In November 2015, I was ecstatic to learn that then newly-elected Canadian Prime Minister Justin Trudeau created a gender-balanced Cabinet. A few years later, I have learned that this is a false narrative that needs to be smashed.

In the same election where Justin Trudeau became Prime Minister in 2015, women made up only 26% of elected Members of Parliament, who vote in the House of Commons, which is sadly a record. There are currently no Members of Parliament who openly identify as non-binary or Two-Spirit. Two-Spirit is a term used by Canadian indigenous communities as a third gender for people who do not identify as male or female. Gender parity in the Canadian Senate is better, at forty percent. However, it is important to note that Canadian Senators are appointed by the Prime Minister for their accomplishments, similar to the Cabinet, not by registered voters.
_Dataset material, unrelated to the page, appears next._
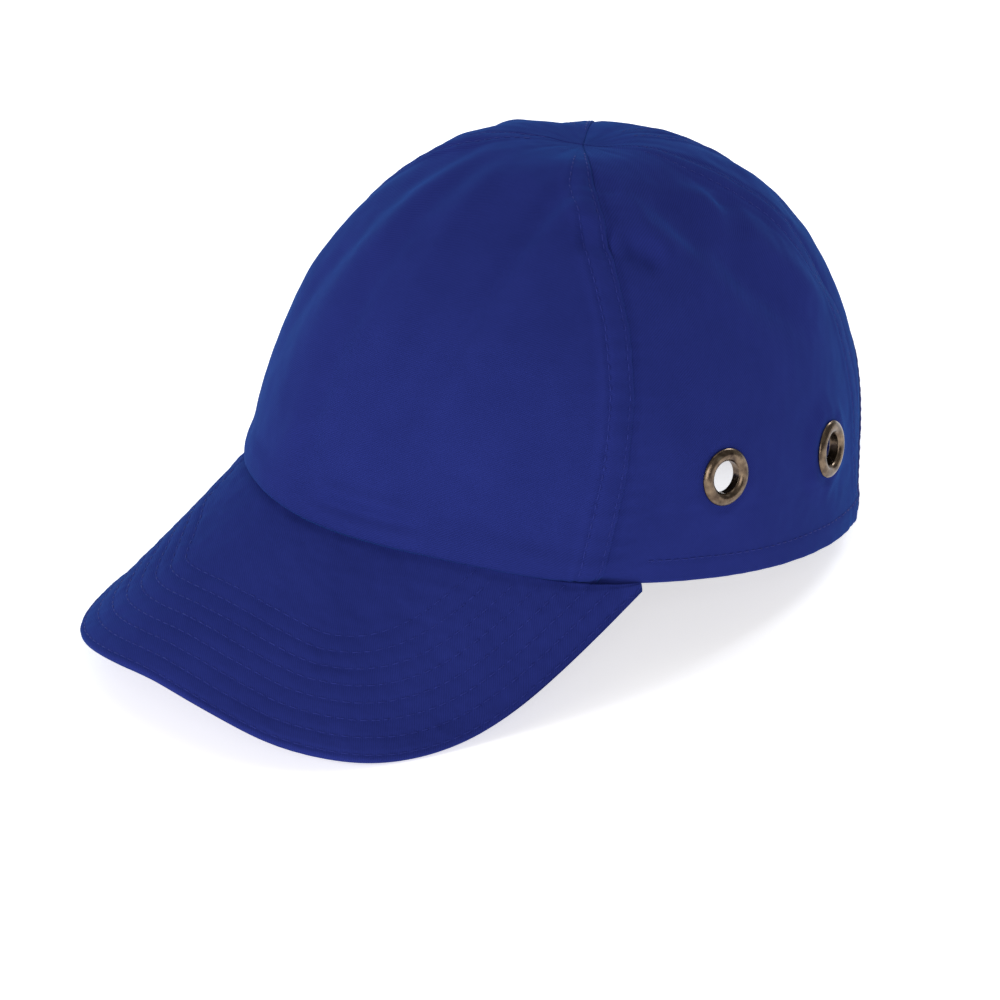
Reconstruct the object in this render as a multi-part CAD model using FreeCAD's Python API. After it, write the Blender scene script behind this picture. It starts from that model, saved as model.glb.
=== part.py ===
import FreeCAD, Part
import math
import os

# Bump cap: cloth cap with a hard shell inside.
# Millimetres. The cap is described in its own wearing frame first: the hem of
# the crown lies in z = 0, the visor points to -Y and the wearer's left is +X.
# At the end everything is tipped and lifted so that the cap stands as it does
# on a table: on the two low corners of the visor and the back of the hem.

# ---------------------------------------------------------------- dimensions
HALF_WIDTH = 84.07        # half width of the hem oval, outside
FRONT_DEPTH = 103.70      # hem oval centre to the forehead
BACK_DEPTH = 109.55       # hem oval centre to the back of the head
OVAL_POWER = 1.974        # superellipse power of the hem oval
CROWN_HEIGHT = 116.8      # hem plane to the apex
RISE_FRONT, RISE_SIDE, RISE_BACK = 1.963, 2.503, 2.551   # meridian powers in z
ROUND_FRONT, ROUND_SIDE, ROUND_BACK = 2.050, 2.125, 2.356  # meridian powers in r
APEX_SHIFT = -8.36        # the apex sits this far forward of the oval centre

VISOR_HALF_ANGLE = 65.80  # where the visor ends on the hem, from the front
VISOR_LENGTH = 68.41      # along the slope, at the centre line
VISOR_SLOPE = 37.71       # degrees down from the hem plane
VISOR_ARCH2, VISOR_ARCH4 = 32.145, 22.889   # drop at x = 80, square and fourth power
VISOR_SIDE_POW, VISOR_FRONT_POW = 0.709, 0.671
VISOR_WIDTH_FACTOR = 1.015
VISOR_BOARD_T = 1.7       # plastic board
COVER_T = 0.7             # visor cloth

PANEL_T = 1.0             # crown cloth, two plies stitched together
BUCKRAM_T = 0.5
FRONT_SEAM = 60.3         # side seam, degrees from the front
REAR_SEAM = 145.0         # rear seam, degrees from the front
APEX_W = 0.985            # panels stop this far up the meridian

EYELET_HEIGHT = 32.65     # eyelet centres above the hem
EYELET_ANGLES = (84.7, 122.2)
EYELET_HOLE_R = 5.1
EYELET_OUTER_R = 9.1
PANEL_HOLE_R = 5.9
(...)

Fortunately, there are efforts currently in place to work on increasing female participation in Canadian government. Member of Parliament Niki Ashton launched an online, free campaign school, titled Our Movement, for women and femme people who want tools to successfully get involved in Canadian government. This program started in mid-July and ended August 8, although the webinars are archived and available for viewing. Niki clarified to the National Post that this program aimed to increase female participation in electoral politics: “You see a lot of women involved in grassroots campaigns, grassroots politics. And that’s excellent, that’s really important…but we also need to see that translated into electoral politics.”

These online seminars covered the topics of political organizing, fundraising, campaign management, candidacy, media training, youth issues and issue-based advocacy. I am also pleased to see that these seminars were free. More traditional routes to politics, like law school or connections, have significant financial barriers or continue establishment politics. Hopefully this program, and similar programs, will allow a more diverse group of people to get involved in politics.

While this program was definitely a step in the right direction, there are issues that the Canadian government must address in order to create a safer culture and address the needs of current and future female government representatives. In a survey published this year, 38 female Members of Parliament voluntarily answered questions about their experience with sexual misconduct while in office. Of the 38, 58% reported that they faced some level of sexual misconduct while in office. Four female Members of Parliament said they were sexually assaulted while in office, while 47% of respondents said that they received inappropriate comments on social media.

Maternity leave in the House of Commons is also a disaster, which should be reformed to encourage mothers and women who may become pregnant during their term to run for a Member of Parliament position. Currently, new mothers who are Members of Parliament are only permitted to have twenty-one days of medical leave and no way to vote from outside the House of Commons. Additionally, the daycare on Parliament does not take any children under eighteen months. Niki herself gave birth to twins in fall 2017 and brought them to work because she had no other option, and she wanted to show women that mothers can be successful politicians.

It’s time that Canadian government representatives start to reflect the diverse population that lives in Canada, and this includes increasing female representation. The next Canadian Federal Election is in 2019, and I hope to see more female government representatives voted in and play their role in making Canada a better place.